Burn a piece of paper of about the size of the hand upon a clean porcelain plate, and this will serve to show the phenomena of carbonization and the formation of empyreumatic products under the action of heat. Under the burned paper there will be found a yellowish deposit which sticks to the fingers, and which consists of oil of paper produced by distillation. An idea of the production of illuminating gas through the distillation of coal may be easily given by means a single clay pipe. Upon filling the bowl of this with fragments of coal, closing the opening with clay, and, after the latter is dry, placing the bowl in a coal fire so that the stem shall project, gas will soon be observed issuing from, the latter, and, when lighted, will give a very bright flame. If the pipe seems to be a little too costly, recourse maybe had to a large piece of wrapping paper rolled into the form of a cornucopia, and held in the left hand by means of the pointed end.
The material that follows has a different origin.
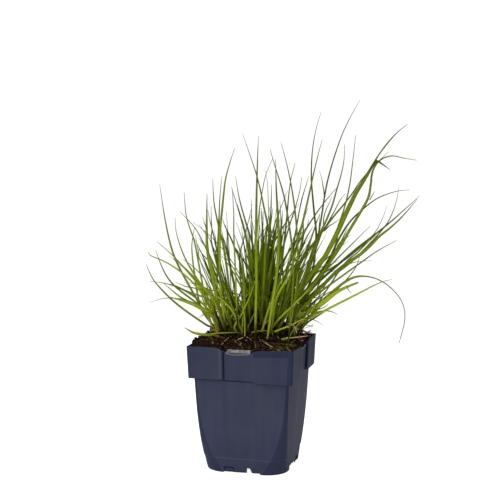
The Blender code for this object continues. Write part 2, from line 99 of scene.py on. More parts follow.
STEP = (-17.9, -16.0)               # painted shadow line beside a block
BLOCK_LIT = (BLOCK_TURN, -18.6)     # a block's round edge, which catches light
RAMP_TOP = 14.0                     # from here on the top of a ramp panel is painted darker, as shade
END_LIT, END_DARK = 43.0, 48.6      # the end of a side is painted lighter on the left and right, else darker, as light and shade
SHARP_EDGE = math.radians(19.0)
SHELF = (-15.0, 10.0)               # moulded shelf behind the dip
SHELF_HALVES = (46.0, 50.6)
SHELF_TOPS = (127.8, 125.5)
SHELF_DEPTH = 4.0

# The face attribute shade, painted light and shade on the pot, from near black at 0 to pale at 1
PLAIN, PLAIN_SIDE = 0.5, 0.26       # on the front and back, and with painted shade on the left and right
NEAR_BLACK = 0.13                   # darker than this the painted shadow turns near black
LOW_SHADE, LOW_FROM, LOW_FADE = 0.06, 50.0, 30.0    # the body is painted this much darker low down, as shade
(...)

If, after an aperture has been made in this near the point, the base be lighted, the heat developed by the flame will produce a sort of distillation of the organic matter of the paper, and the empyreumatic and gaseous products will rise in the cone, and make their exit through the orifice, where they may be lighted with a match (Fig. 1). It goes without saying that this experiment lasts but a few seconds; but, as short as this period is, it is sufficient to give a demonstration of the production of illuminating gas through the distillation of organic matters.

Care should be taken not to set anything on fire while performing it, and it is well to operate over a pavement, and far from any inflammable materials.